One of the most underutilized features of OpenSnow is the ability to track ongoing and incoming precipitation with our high-resolution "Current US Radar" and "Forecast US Radar" map overlays.

  1. Tap the "Maps" tab.
  2. Tap the overlay button.
  3. Tap "Current US Radar" or "Forecast US Radar".
  4. Scrub the bottom slider.

The "Current US Radar" is updated every 8 minutes to help you track ongoing precipitation for the past 2 hours, while the "Forecast US Radar" is updated every hour to help you track forecasted precipitation for the next 2 days.

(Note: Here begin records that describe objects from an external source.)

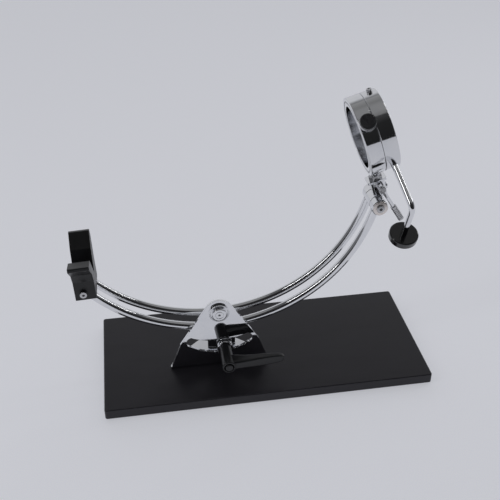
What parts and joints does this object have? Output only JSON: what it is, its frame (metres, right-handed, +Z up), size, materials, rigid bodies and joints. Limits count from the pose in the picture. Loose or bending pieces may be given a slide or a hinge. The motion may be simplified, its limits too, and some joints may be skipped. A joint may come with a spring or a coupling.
{
  "type": "rocking ham stand",
  "caption": "Ham carving stand with a board, an upright bracket, a rocking two-rod arc locked by a lever, a saddle at the low end and a turning hoof ring at the high end.",
  "frame": {"origin": "centre of the underside of the board's mat", "axes": "+X along the board towards the ring, +Y to the back, +Z up"},
  "size_m": [0.4232, 0.178, 0.3557],
  "materials": {
    "black_board": "satin black lacquer with a fine orange peel",
    "rubber_mat": "matt ribbed rubber",
    "chrome": "bright chrome plate",
    "steel": "turned zinc-plated steel",
    "brass": "turned copper-toned washer",
    "black_plastic": "fine-grained satin black plastic",
    "gloss_knob": "polished black thermoset"
  },
  "bodies": {
    "stand": {"base_board": "black_board", "anti_slip_mat": "rubber_mat", "insert_nuts": "steel", "bracket": "chrome", "bracket_screws": "steel", "pivot_bolt": "chrome", "pivot_dish_washer": "chrome", "pivot_nut": "steel", "pivot_washer": "steel"},
    "rocker": {"arc_rod_front": "chrome", "arc_rod_rear": "chrome", "carriage_plate": "chrome", "rod_bridge": "chrome", "clamp_stud": "steel", "clamp_washer": "steel", "knuckle_front": "chrome", "knuckle_rear": "chrome", "hinge_screw": "steel", "hinge_washer": "brass", "hinge_cap_nut": "chrome", "saddle": "black_plastic", "saddle_screws": "steel"},
    "lever_core": {"lever_collar": "chrome", "lever_insert": "steel", "lever_screw": "steel", "lever_spring": "steel"},
    "lever": {"clamp_lever": "black_plastic"},
    "head": {"head_block": "chrome", "head_plate": "chrome", "ring_stem": "chrome", "stem_nut": "steel", "head_side_screw": "chrome", "fixed_ring": "chrome"},
    "ring_lock": {"ring_lock_screw": "steel"},
    "head_lock": {"head_lock_screw": "steel", "lock_bar": "steel", "lock_grip": "steel"},
    "turning_head": {"turning_ring": "chrome", "ring_sleeve": "chrome", "retaining_ring": "steel", "handle_bar": "chrome"},
    "hoof_screw_a": {"hoof_screw_top": "steel"},
    "hoof_screw_b": {"hoof_screw_rear": "steel"},
    "knob": {"turn_knob": "gloss_knob"}
  },
  "joints": [
    {"name": "rocker_tilt", "type": "hinge", "parent": "stand", "child": "rocker", "pos_m": [-0.0555, 0, 0.0958], "axis": [0, 1, 0], "range_deg": [-23, 22]},
    {"name": "lever_turn", "type": "hinge", "parent": "rocker", "child": "lever_core", "pos_m": [-0.04952, -0.03, 0.04414], "axis": [0, -1, 0], "range_deg": [0, 170]},
    {"name": "lever_lift", "type": "slide", "parent": "lever_core", "child": "lever", "axis": [0, -1, 0], "range_m": [0, 0.004], "stiffness_N_per_m": 900, "springref_m": -0.002, "deforming": ["lever_spring"]},
    {"name": "head_tilt", "type": "hinge", "parent": "rocker", "child": "head", "pos_m": [0.136, 0, 0.218], "axis": [0, 1, 0], "range_deg": [-30, 25]},
    {"name": "head_lock_turn", "type": "hinge", "parent": "head", "child": "head_lock", "pos_m": [0.1387, -0.0125, 0.2387], "axis": [0, 1, 0], "range_deg": [-50, 2]},
    {"name": "ring_lock_turn", "type": "hinge", "parent": "head", "child": "ring_lock", "pos_m": [0.10576, -0.04213, 0.33616], "axis": [-0.1933, -0.766, 0.613], "continuous": true},
    {"name": "ring_spin", "type": "hinge", "parent": "head", "child": "turning_head", "pos_m": [0.1245, 0, 0.305], "axis": [0.9537, 0, 0.3007], "range_deg": [-300, 5]},
    {"name": "hoof_screw_a_feed", "type": "slide", "parent": "turning_head", "child": "hoof_screw_a", "axis": [0.2996, -0.0872, -0.9501], "range_m": [-0.003, 0.006]},
    {"name": "hoof_screw_b_feed", "type": "slide", "parent": "turning_head", "child": "hoof_screw_b", "axis": [-0.1175, -0.9205, 0.3726], "range_m": [-0.003, 0.006]},
    {"name": "knob_spin", "type": "hinge", "parent": "turning_head", "child": "knob", "pos_m": [0.151, -0.065, 0.21], "axis": [0.0085, -0.3667, 0.9303], "continuous": true}
  ]
}
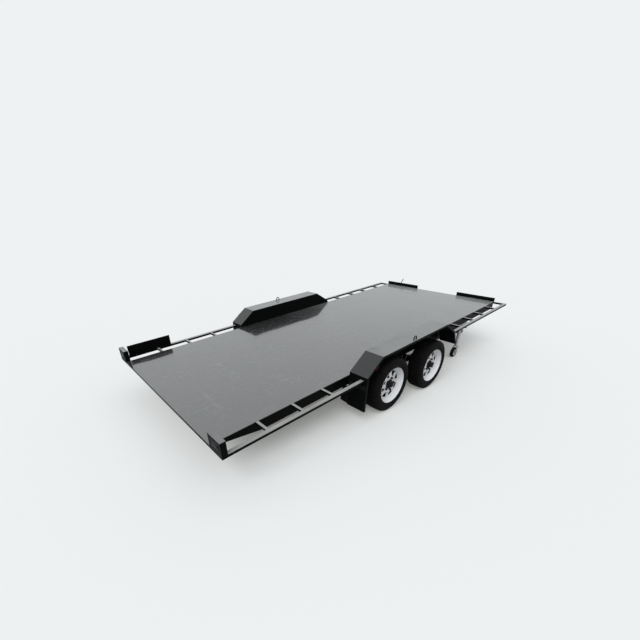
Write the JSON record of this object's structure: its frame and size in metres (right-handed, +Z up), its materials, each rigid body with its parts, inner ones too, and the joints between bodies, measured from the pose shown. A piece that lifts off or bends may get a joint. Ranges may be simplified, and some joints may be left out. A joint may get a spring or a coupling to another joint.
{
  "type": "tilt car trailer",
  "caption": "Flat tilt-bed car trailer with twin axles under mudguards, ladder side rails, a tilt ram, an A-frame drawbar and a jockey wheel.",
  "frame": {"origin": "on the ground under the middle of the trailer's length and width", "axes": "+X forward to the coupling, +Y to the trailer's left, +Z up; the running gear is level and the bed is shown raised a little at its front"},
  "size_m": [6.2766, 2.368, 0.8435],
  "materials": {
    "black_paint": "satin",
    "axle_paint": "satin",
    "hub_paint": "matte",
    "deck_steel": "wet gloss",
    "tyre": "matte",
    "rim_paint": "gloss",
    "zinc": "zinc plated",
    "jockey_rubber": "matte",
    "ram_chrome": "polished",
    "red_lens": "gloss",
    "smoked_lens": "gloss"
  },
  "bodies": {
    "chassis": {"chassis_rail_left": "black_paint", "chassis_rail_right": "black_paint", "cross_tube_rear": "black_paint", "cross_tube_middle": "black_paint", "cross_tube_front": "black_paint", "drawbar": "black_paint", "coupling": "zinc", "axle_front": "axle_paint", "axle_rear": "axle_paint", "spring_front_left": "axle_paint", "spring_front_right": "axle_paint", "spring_rear_left": "axle_paint", "spring_rear_right": "axle_paint", "rocker_left": "axle_paint", "rocker_right": "axle_paint", "jockey_tube": "zinc"},
    "bed": {"deck_plate": "deck_steel", "bed_frame": "black_paint", "side_rail_rear_left": "black_paint", "side_rail_rear_right": "black_paint", "side_rail_front_left": "black_paint", "side_rail_front_right": "black_paint", "mudguard_left": "black_paint", "mudguard_right": "black_paint", "light_box_left": "black_paint", "light_box_right": "black_paint", "tail_lamp_left": "smoked_lens", "tail_lamp_right": "smoked_lens", "marker_lamp_left": "red_lens", "marker_lamp_right": "red_lens", "side_plate_left": "black_paint", "wheel_stop_left": "black_paint", "wheel_stop_right": "black_paint", "lashing_ring_left": "black_paint", "lashing_ring_right": "black_paint", "latch_lever": "black_paint"},
    "wheel_front_left": {"tyre_front_left": "tyre", "rim_front_left": "rim_paint", "hub_front_left": "hub_paint"},
    "wheel_front_right": {"tyre_front_right": "tyre", "rim_front_right": "rim_paint", "hub_front_right": "hub_paint"},
    "wheel_rear_left": {"tyre_rear_left": "tyre", "rim_rear_left": "rim_paint", "hub_rear_left": "hub_paint"},
    "wheel_rear_right": {"tyre_rear_right": "tyre", "rim_rear_right": "rim_paint", "hub_rear_right": "hub_paint"},
    "ram_barrel": {"ram_barrel": "black_paint"},
    "ram_rod": {"ram_rod": "ram_chrome"},
    "jockey_leg": {"jockey_leg": "zinc"},
    "jockey_fork": {"jockey_fork": "zinc"},
    "jockey_wheel": {"jockey_wheel": "jockey_rubber"}
  },
  "joints": [
    {"name": "bed_tilt", "type": "hinge", "parent": "chassis", "child": "bed", "pos_m": [-1.55167, 0, 0.42], "axis": [0, -1, 0], "range_deg": [-4.08, 12.8]},
    {"name": "spin_front_left", "type": "hinge", "parent": "chassis", "child": "wheel_front_left", "pos_m": [-0.34367, 1.0775, 0.298], "axis": [0, 1, 0], "continuous": true},
    {"name": "spin_front_right", "type": "hinge", "parent": "chassis", "child": "wheel_front_right", "pos_m": [-0.34367, -1.0775, 0.298], "axis": [0, 1, 0], "continuous": true},
    {"name": "spin_rear_left", "type": "hinge", "parent": "chassis", "child": "wheel_rear_left", "pos_m": [-1.15967, 1.0775, 0.298], "axis": [0, 1, 0], "continuous": true},
    {"name": "spin_rear_right", "type": "hinge", "parent": "chassis", "child": "wheel_rear_right", "pos_m": [-1.15967, -1.0775, 0.298], "axis": [0, 1, 0], "continuous": true},
    {"name": "ram_swing", "type": "hinge", "parent": "chassis", "child": "ram_barrel", "pos_m": [-1.05167, 0, 0.28], "axis": [0, -1, 0], "range_deg": [-6.5, 19.76]},
    {"name": "ram_slide", "type": "slide", "parent": "ram_barrel", "child": "ram_rod", "axis": [0.9562, 0, 0.2926], "range_m": [-0.0241, 0.0736]},
    {"name": "jockey_wind", "type": "slide", "parent": "chassis", "child": "jockey_leg", "axis": [0, 0, 1], "range_m": [0, 0.09]},
    {"name": "jockey_castor", "type": "hinge", "parent": "jockey_leg", "child": "jockey_fork", "pos_m": [0.94833, -0.87, 0.16], "axis": [0, 0, 1], "continuous": true},
    {"name": "jockey_spin", "type": "hinge", "parent": "jockey_fork", "child": "jockey_wheel", "pos_m": [0.91333, -0.87, 0.075], "axis": [0, 1, 0], "continuous": true}
  ],
  "couplings": [
    {"joint": "ram_swing", "follows": "bed_tilt", "ratio": 1.52},
    {"joint": "ram_slide", "follows": "bed_tilt", "m_per_rad": 0.325}
  ]
}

Please note that these map layers are currently only available in the United States and southern Canada but we are working to provide current radar for Japan, as well as global radar coverage very soon.

View → Forecast US Radar

Here's an example of an intense wave of snowfall moving into Oregon from the forecast radar animation...

Two more tidbits...

First, radar has more difficulty detecting snow compared to rain. During winter, this means that intense snow might be falling even if the radar map shows low dBZ values (blue and green).

Second, big mountains block the radar beam from detecting precipitation close to the mountain tops. During the summer, this usually is a less important issue because thunderstorms rise far above the mountain tops and the radar can detect them. During the winter, radar might show little or no snow over the mountains even if a snowstorm is raging. We recommend also checking live webcams.

View → Current US Radar

Track incoming storms on any device by upgrading to All-Access. The benefits also include webcam widgets for your iPhone home screen, forecasts anywhere on Earth, local "Daily Snow" analysis, custom snow alerts, and much more.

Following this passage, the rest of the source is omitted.